Write out the listing below again, precisely as it is given.
■ ■ ■
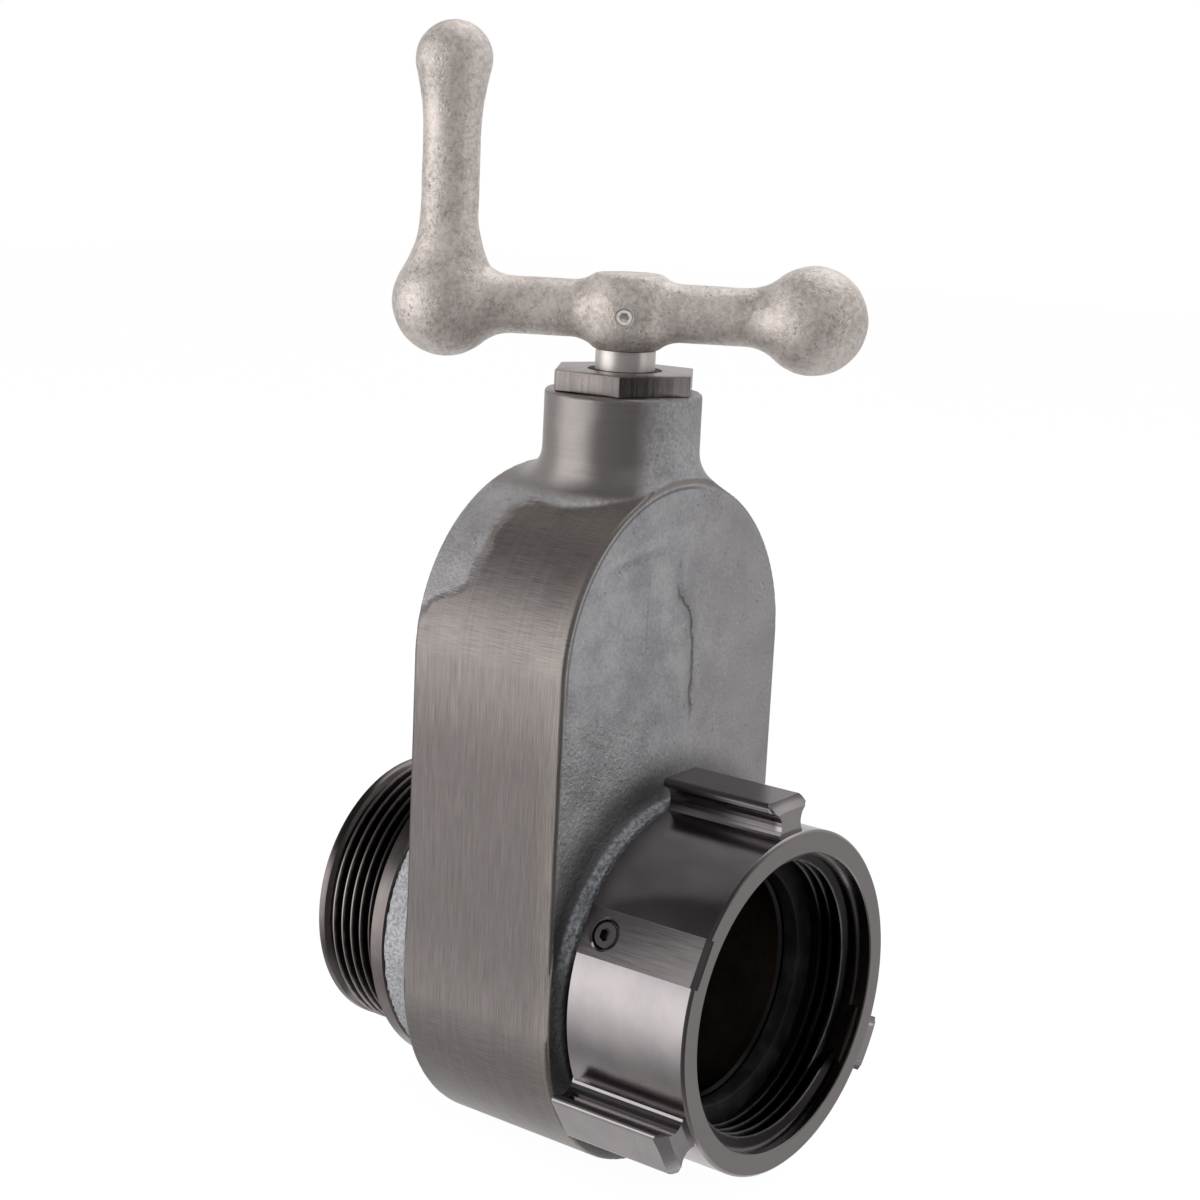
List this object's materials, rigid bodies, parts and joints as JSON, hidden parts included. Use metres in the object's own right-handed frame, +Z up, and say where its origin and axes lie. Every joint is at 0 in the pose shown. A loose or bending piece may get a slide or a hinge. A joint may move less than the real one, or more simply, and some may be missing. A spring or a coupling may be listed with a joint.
{
  "type": "fire hose gate valve",
  "caption": "Sliding gate valve for a fire hose: swivel female inlet with rocker lugs, male hose outlet, cast body, stainless stem and crank handle.",
  "frame": {"origin": "middle of the hydrant gasket's front face, at the inner end of the female thread", "axes": "+Y along the waterway from the hydrant side to the hose side, +Z up along the stem to the crank"},
  "size_m": [0.1025, 0.1337, 0.3026],
  "materials": {
    "cast_body": "cast, sides belt sanded",
    "dark_anodised": "turned and hard anodised",
    "rubber": "matt",
    "steel": "polished",
    "bronze": "machined",
    "cast_handle": "cast and blasted"
  },
  "bodies": {
    "body": {"valve_body": "cast_body", "tailpiece": "dark_anodised", "tailpiece_seal": "rubber", "inlet_seat": "rubber", "outlet_adapter": "dark_anodised", "adapter_seal": "rubber", "outlet_seat": "rubber", "lower_thrust_washer": "bronze", "upper_thrust_washer": "bronze", "bonnet_nut": "dark_anodised", "bonnet_seal": "rubber", "lower_stem_seal": "rubber", "upper_stem_seal": "rubber", "stem_wiper": "rubber"},
    "swivel": {"swivel_ring": "dark_anodised", "ball_plug": "steel", "hydrant_gasket": "rubber"},
    "ball_ring": {"swivel_balls": "steel"},
    "crank": {"stem": "steel", "crank_handle": "cast_handle", "handle_set_screw": "steel"},
    "gate_block": {"gate": "bronze", "gate_nut": "bronze", "gate_nut_screw": "steel"}
  },
  "joints": [
    {"name": "handle_turn", "type": "hinge", "parent": "body", "child": "crank", "pos_m": [0, 0.045, 0.16], "axis": [0, 0, 1], "range_deg": [0, 3000]},
    {"name": "gate_lift", "type": "slide", "parent": "body", "child": "gate_block", "axis": [0, 0, 1], "range_m": [0, 0.0706]},
    {"name": "swivel_spin", "type": "hinge", "parent": "body", "child": "swivel", "pos_m": [0, 0, 0], "axis": [0, 1, 0], "continuous": true},
    {"name": "ball_roll", "type": "hinge", "parent": "body", "child": "ball_ring", "pos_m": [0, 0, 0], "axis": [0, 1, 0], "continuous": true}
  ],
  "couplings": [
    {"joint": "gate_lift", "follows": "handle_turn", "m_per_rad": 0.0013464},
    {"joint": "ball_roll", "follows": "swivel_spin", "ratio": 0.5}
  ]
}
■ ■ ■
[ANSWER TO THE TASK]:
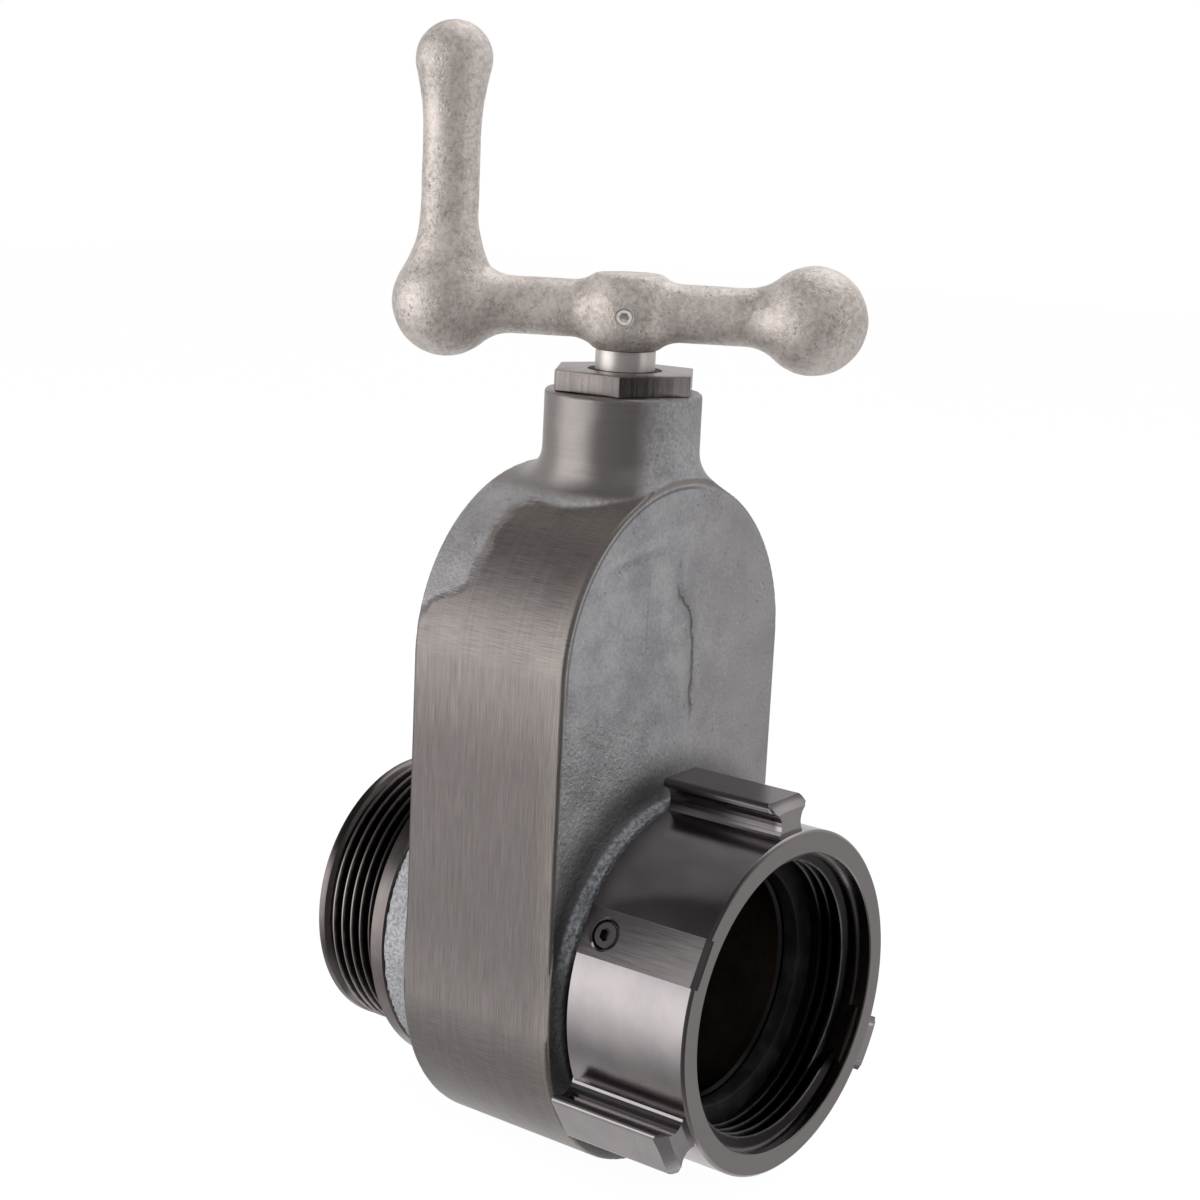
List this object's materials, rigid bodies, parts and joints as JSON, hidden parts included. Use metres in the object's own right-handed frame, +Z up, and say where its origin and axes lie. Every joint is at 0 in the pose shown. A loose or bending piece may get a slide or a hinge. A joint may move less than the real one, or more simply, and some may be missing. A spring or a coupling may be listed with a joint.
{
  "type": "fire hose gate valve",
  "caption": "Sliding gate valve for a fire hose: swivel female inlet with rocker lugs, male hose outlet, cast body, stainless stem and crank handle.",
  "frame": {"origin": "middle of the hydrant gasket's front face, at the inner end of the female thread", "axes": "+Y along the waterway from the hydrant side to the hose side, +Z up along the stem to the crank"},
  "size_m": [0.1025, 0.1337, 0.3026],
  "materials": {
    "cast_body": "cast, sides belt sanded",
    "dark_anodised": "turned and hard anodised",
    "rubber": "matt",
    "steel": "polished",
    "bronze": "machined",
    "cast_handle": "cast and blasted"
  },
  "bodies": {
    "body": {"valve_body": "cast_body", "tailpiece": "dark_anodised", "tailpiece_seal": "rubber", "inlet_seat": "rubber", "outlet_adapter": "dark_anodised", "adapter_seal": "rubber", "outlet_seat": "rubber", "lower_thrust_washer": "bronze", "upper_thrust_washer": "bronze", "bonnet_nut": "dark_anodised", "bonnet_seal": "rubber", "lower_stem_seal": "rubber", "upper_stem_seal": "rubber", "stem_wiper": "rubber"},
    "swivel": {"swivel_ring": "dark_anodised", "ball_plug": "steel", "hydrant_gasket": "rubber"},
    "ball_ring": {"swivel_balls": "steel"},
    "crank": {"stem": "steel", "crank_handle": "cast_handle", "handle_set_screw": "steel"},
    "gate_block": {"gate": "bronze", "gate_nut": "bronze", "gate_nut_screw": "steel"}
  },
  "joints": [
    {"name": "handle_turn", "type": "hinge", "parent": "body", "child": "crank", "pos_m": [0, 0.045, 0.16], "axis": [0, 0, 1], "range_deg": [0, 3000]},
    {"name": "gate_lift", "type": "slide", "parent": "body", "child": "gate_block", "axis": [0, 0, 1], "range_m": [0, 0.0706]},
    {"name": "swivel_spin", "type": "hinge", "parent": "body", "child": "swivel", "pos_m": [0, 0, 0], "axis": [0, 1, 0], "continuous": true},
    {"name": "ball_roll", "type": "hinge", "parent": "body", "child": "ball_ring", "pos_m": [0, 0, 0], "axis": [0, 1, 0], "continuous": true}
  ],
  "couplings": [
    {"joint": "gate_lift", "follows": "handle_turn", "m_per_rad": 0.0013464},
    {"joint": "ball_roll", "follows": "swivel_spin", "ratio": 0.5}
  ]
}